The Colarado psychologist, Anders Ericsson suggested back in 1993 that if you practised something for 10,000 hours you would become good at it. His theory was popularised – incorrectly according to Ericsson – by Malcom Gladwell in his book “Outliers”.  Ericsson claims that the 10,000 hours is an average, whereas Gladwell counters that this fails to allow for “raw talent”.

But the row about 10,000 hours misses out something. It misses out the impact on your working memory’s capability of doing something repeatedly. Even if you have raw talent as a blogger, doing more blogging will make you a better blogger because your working memory has to work less hard, enabling you to think more and blog more quickly. If you are a beginning blogger with no talent, you will become a better blogger the more you post things because your working memory will cope better.

In other words, the argument about talent being nature or nurture is the wrong argument. The argument about 10,000 hours is the wrong argument.

The real argument is about how you can maximise the effect of your working memory. And the research on that shows us two things:

  1. Working memory improves the more you do something regularly
  2. Working memory improves when you start doing something younger

So what does this mean for bloggers? It means the sooner you start, the better and the more frequently you blog, the better.

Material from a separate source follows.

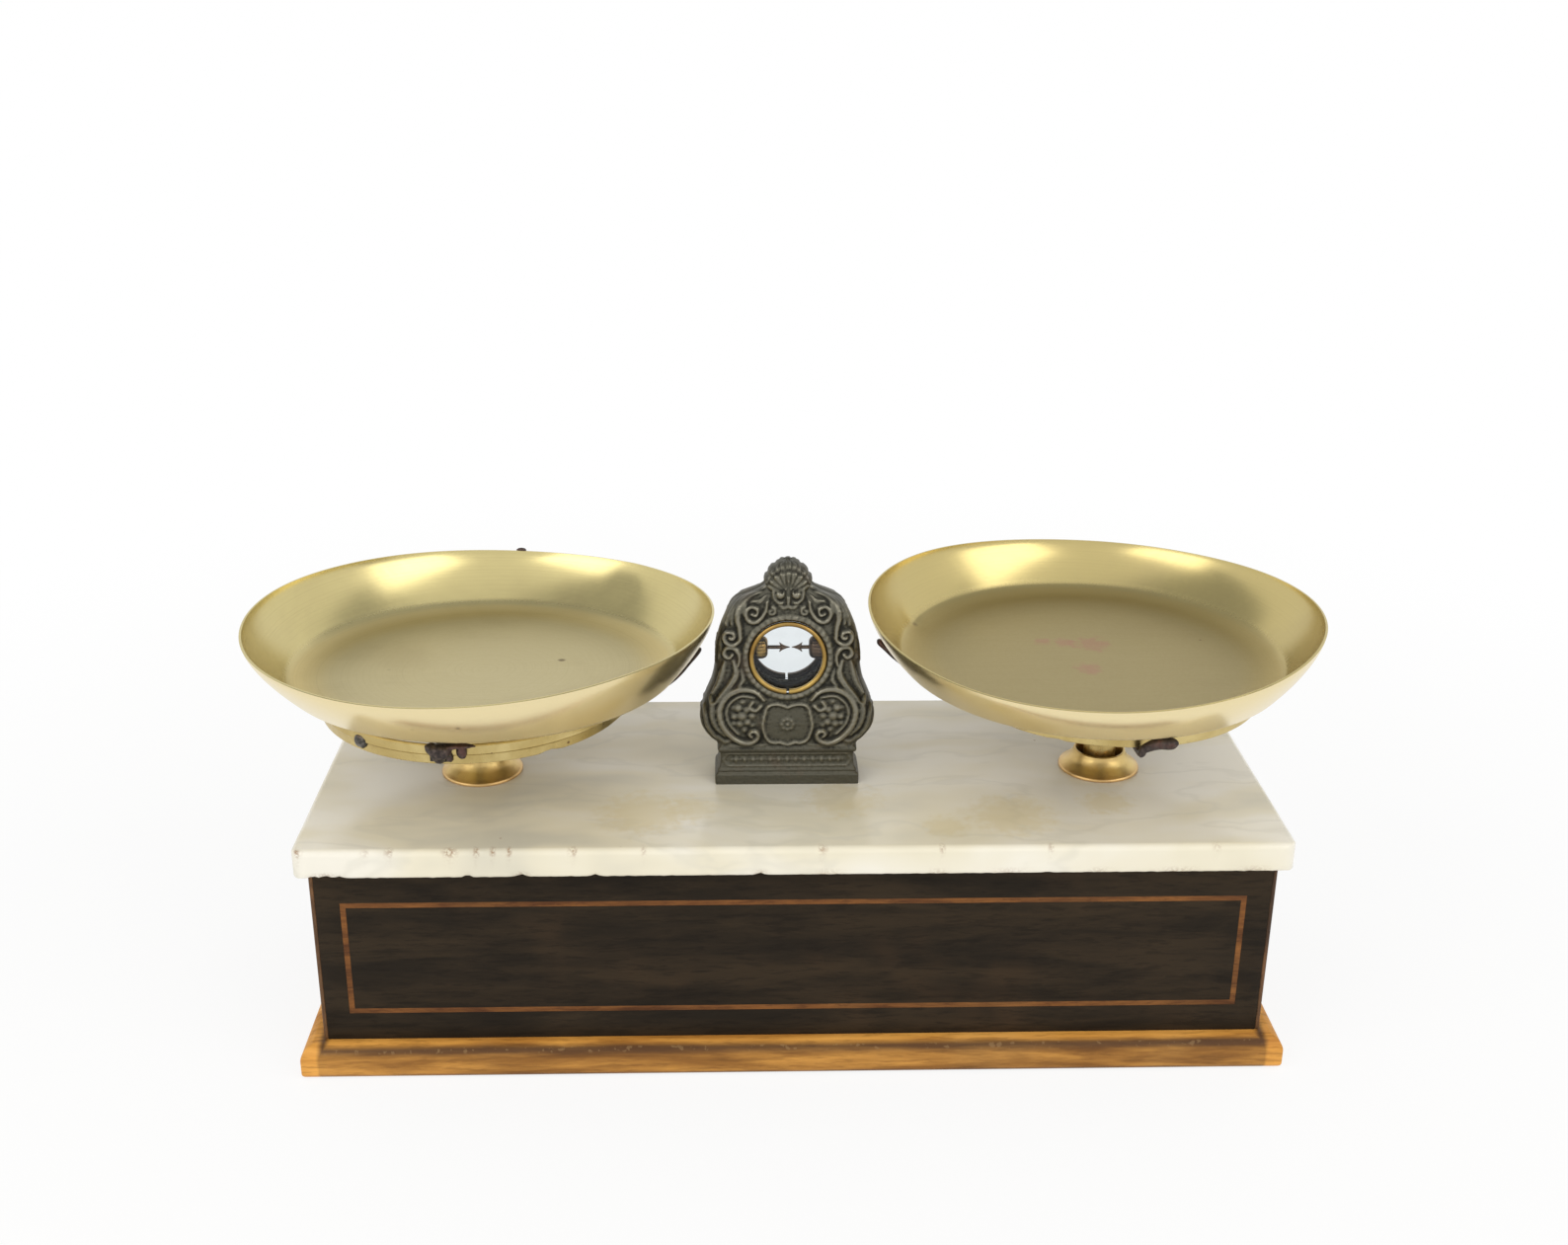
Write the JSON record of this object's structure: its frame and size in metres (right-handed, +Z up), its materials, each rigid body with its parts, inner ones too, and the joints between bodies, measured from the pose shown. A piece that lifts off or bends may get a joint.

You will become a better blogger the sooner you start and the more often you do it. Which reminds me….take a look at those highly successful bloggers who get the readers in spite of the online competition of those millions of words. Goodness me, just look at what similarities these “talented” bloggers share – they started a long time ago and they do it every day, sometimes more than once a day. Their cognitive abilities to blog well are finely tuned because their working memory when blogging is not clogged up with the basics of putting things together.

Practice will not make you a perfect blogger. But regular blogging will make your working memory more able to cope with blogging.

If you want to be a great blogger start today and then do it every day – your working memory will love it.